## Rows from a dataset
####
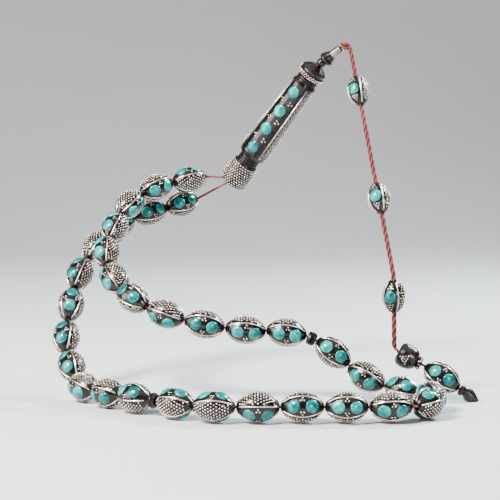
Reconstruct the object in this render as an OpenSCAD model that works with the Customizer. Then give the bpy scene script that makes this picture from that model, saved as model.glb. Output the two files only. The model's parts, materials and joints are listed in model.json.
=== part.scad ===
// Misbaha: thirty-three olive beads in three groups of eleven, two marker beads, a long head bead
// and a tassel cord with three small beads and a tail. It is draped over a support, and the origin
// is the crown of that support, right under the head bead. +Z is up and -Y is the front.

/* [Strand beads] */
// Length of a strand bead along its hole
bead_length = 13; // [10:0.5:16]
// Greatest diameter of a strand bead
bead_diameter = 9; // [7:0.25:10.8]
// Diameter of the flat round the hole at each end of a strand bead
bead_end_diameter = 2.2; // [2:0.1:3]
// Gap between two neighbours on the strand
bead_gap = 0.4; // [0.3:0.1:1.5]
// Length of a marker bead between two groups
marker_length = 2.8; // [2:0.2:4]
// Diameter of a marker bead
marker_diameter = 5; // [4:0.2:6.4]

/* [Cord] */
// Diameter of the single cord that carries the strand
strand_cord_diameter = 0.8; // [0.6:0.1:1]
// Diameter of the plied cord of the tassel
tassel_cord_diameter = 1.4; // [1:0.1:1.8]
// Space all round a cord in its hole
hole_clearance = 0.3; // [0.2:0.05:0.35]

/* [Head bead] */
// Length of the head bead's body
body_length = 34.5; // [28:0.5:42]
// Diameter of the body at its lower end
body_diameter = 10.8; // [9:0.2:13]
// Diameter of the body at its upper end
body_top_diameter = 8.8; // [8:0.2:12]
// Height of the barrel-shaped base
base_height = 9.4; // [7:0.2:12]
// Greatest diameter of the base
base_diameter = 10.3; // [9.4:0.1:13]
// Length of the turned neck on the base
neck_length = 3; // [2:0.2:5]
// Diameter of the turned necks
neck_diameter = 7.8; // [6:0.2:8.6]
// Height of the studded collar
collar_height = 4.2; // [3.6:0.2:6]
// Diameter of the studded collar at its upper edge
collar_diameter = 9.6; // [9:0.2:12]
// Height of the cap
cap_height = 2.8; // [2.6:0.2:5]
// Length of the turned finial
finial_length = 6.6; // [6.2:0.2:8]
// Diameter of the finial's widest ring
finial_diameter = 5.2; // [4.8:0.2:7]
// Length of the metal tube that the cord leaves by
tube_length = 3.8; // [2:0.2:5]
// Diameter of the metal tube
tube_diameter = 3; // [2.9:0.1:4]
// Width of each metal wire along the body
wire_width = 0.5; // [0.3:0.05:0.8]
// Angle round the body from the middle of a row of stones to the wires beside it
wire_angle = 50; // [40:1:55]
// Diameter of the stones in the body
stone_diameter = 4.6; // [3:0.2:5]
// Distance between two neighbouring stones in the body
stone_pitch = 8.3; // [6:0.1:9]

/* [Tassel] */
// Length of a tassel bead along its hole
small_bead_length = 10.4; // [8:0.2:12.6]
// Greatest diameter of a tassel bead
small_bead_diameter = 7.4; // [6:0.2:9]
// Diameter of the flat round the hole at each end of a tassel bead
small_bead_end_diameter = 2.9; // [2.9:0.1:3.5]
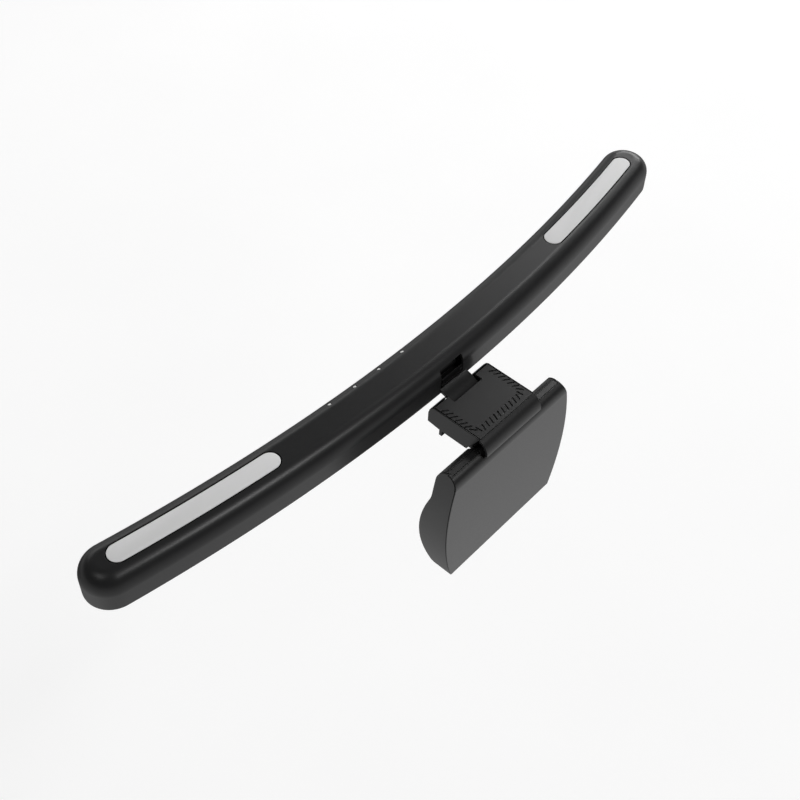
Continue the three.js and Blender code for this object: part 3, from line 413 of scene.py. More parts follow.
def opal(name, level):
    """Milky acrylic: even, slightly warm, with a soft skin and faint flow marks."""
    made, tree, shader = nodes_of(name)
    cloud = ranged(tree, noise(tree, 30, 4, stretch=(0.4, 1, 1)), 0, 1)
    colour = blended(tree, cloud, grey(level * 0.985), grey(level * 1.01))
    gloss = ranged(tree, noise(tree, 260, 4), 0.50, 0.58)
    normal = bumped(tree, noise(tree, 4200, 2), 0.000006, 0.4)
    feed(shader, Base_Color=colour, Roughness=gloss, Normal=normal, Specular_IOR_Level=0.3)
    feed(shader, Subsurface_Weight=0.12, Subsurface_Radius=(0.002, 0.002, 0.0018))
    return made


def rubber(name, level):
    """Silicone rubber: matt, with a dusty bloom and a fine orange-peel skin."""
    made, tree, shader = nodes_of(name)
    bloom = ranged(tree, noise(tree, 160, 8, roughness=0.7), 0, 1, (0.45, 0.75))
    colour = blended(tree, bloom, grey(level), grey(level * 2.1))
    gloss = ranged(tree, noise(tree, 700, 3), 0.72, 0.9)
    normal = bumped(tree, noise(tree, 2600, 4), 0.00004, 0.5)
    feed(shader, Base_Color=colour, Roughness=gloss, Normal=normal)
    return made


def brushed(name, level, roughness, stretch):
    """Drawn or turned steel: streaks along the axis that stretch keeps small."""
    made, tree, shader = nodes_of(name)
    streaks = noise(tree, 900, 5, stretch=stretch, roughness=0.65)
    tone = ranged(tree, streaks, 0, 1)
    colour = blended(tree, tone, grey(level * 0.82, (1, 1, 1.01)), grey(level, (1, 1, 1.01)))
    gloss = ranged(tree, streaks, roughness * 0.75, roughness * 1.3)
    normal = bumped(tree, streaks, 0.00001, 0.5)
    feed(shader, Base_Color=colour, Roughness=gloss, Normal=normal, Metallic=1)
    return made


def grid_lines(tree, pitch, share):
    """Lines across X and lines across Y, 1 on a line and 0 between. pitch is in metres."""
    coordinates = tree.nodes.get("Texture Coordinate") or add(tree, "ShaderNodeTexCoord")
    split = add(tree, "ShaderNodeSeparateXYZ", Vector=coordinates.outputs["Object"])
    lines = []
    for axis in ("X", "Y"):
        cell = add(tree, "ShaderNodeMath", {"operation": "PINGPONG"})
        tree.links.new(split.outputs[axis], cell.inputs[0])
        cell.inputs[1].default_value = pitch / 2
        line = add(tree, "ShaderNodeMath", {"operation": "LESS_THAN"})
        tree.links.new(cell.outputs[0], line.inputs[0])
        line.inputs[1].default_value = pitch / 2 * share
        lines.append(line.outputs[0])
    return lines


def circuit(name, mask, bare):
    """A circuit board: solder mask over tracks that stand a little proud of it."""
    made, tree, shader = nodes_of(name)
    along, across = grid_lines(tree, 0.0016, 0.18)
    broken = ranged(tree, noise(tree, 420, 0), 0, 1, (0.49, 0.5))
    track = add(tree, "ShaderNodeMix", Factor=broken, A=along, B=across).outputs["Result"]
    cloud = ranged(tree, noise(tree, 300, 3), 0.9, 1.1)
    colour = blended(tree, track, mask, bare)
    shaded = add(tree, "ShaderNodeHueSaturation", Color=colour, Value=cloud)
    gloss = ranged(tree, noise(tree, 900, 3), 0.34, 0.5)
    normal = bumped(tree, track, 0.00004, 0.8)
    feed(shader, Base_Color=shaded.outputs["Color"], Roughness=gloss, Normal=normal)
    return made


def ribbon(name):
    """A flexible printed lead: amber film with copper strips that run along it."""
    made, tree, shader = nodes_of(name)
    _, strips = grid_lines(tree, 0.0007, 0.55)
    film = ranged(tree, noise(tree, 200, 3), 0, 1)
    base = blended(tree, film, (0.30, 0.12, 0.02), (0.42, 0.19, 0.04))
    colour = blended(tree, strips, base, (0.55, 0.24, 0.10))
    gloss = ranged(tree, strips, 0.45, 0.3, (0, 1))
    normal = bumped(tree, strips, 0.00003, 0.7)
    feed(shader, Base_Color=colour, Roughness=gloss, Normal=normal)
    return made


MATERIALS = {
    "bar_black": moulded("bar_black_satin", 0.020, 0.31, 0.14, specular=0.23, relief=0.22),
    "clip_black": moulded("clip_black_satin", 0.017, 0.36, 0.18, specular=0.3),
    # The arm's plastic is a darker copy of the clip's: partly the arm's own tone, partly painted
    # shade for its shield inside the bar's slot.
    "arm_tone_and_shade": moulded("arm_tone_and_shade_satin", 0.008, 0.30, 0.16, specular=0.24),
    "weight_black": moulded("weight_black_satin", 0.013, 0.34, 0.18),
    "opal": opal("opal_acrylic", 0.78),
    "white_plastic": moulded("white_plastic", 0.78, 0.42, 0.2, tint=(1, 1, 0.985)),
    "circuit_board": circuit("green_board", (0.008, 0.060, 0.026), (0.018, 0.130, 0.050)),
    "led_board": circuit("white_board", (0.72, 0.71, 0.66), (0.62, 0.60, 0.52)),
    "ribbon": ribbon("flexible_lead"),
    "steel": brushed("drawn_steel", 0.56, 0.30, (0.06, 1, 1)),
    "blackened": brushed("black_zinc_steel", 0.05, 0.34, (0.06, 1, 1)),
    # Near-black paint for the windows' sides and ledges: painted shade that darkens their joints
    # with the housing.
    "joint_shade_black": moulded("painted_joint_shade", 0.004, 0.8, 0.2, specular=0.05),
    "rubber": rubber("silicone_rubber", 0.012),
    "insert": moulded("acetal_insert", 0.045, 0.40, 0.12),
}

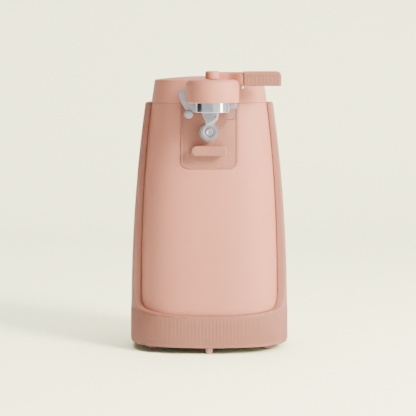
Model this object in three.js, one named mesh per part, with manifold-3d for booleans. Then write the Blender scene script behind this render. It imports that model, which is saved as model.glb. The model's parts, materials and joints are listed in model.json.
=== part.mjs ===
####
## Exercise
Print only the lines from the one with "Model this object" to the end of the records, both included.

## Result for this exercise
Model this object in three.js, one named mesh per part, with manifold-3d for booleans. Then write the Blender scene script behind this render. It imports that model, which is saved as model.glb. The model's parts, materials and joints are listed in model.json.
=== part.mjs ===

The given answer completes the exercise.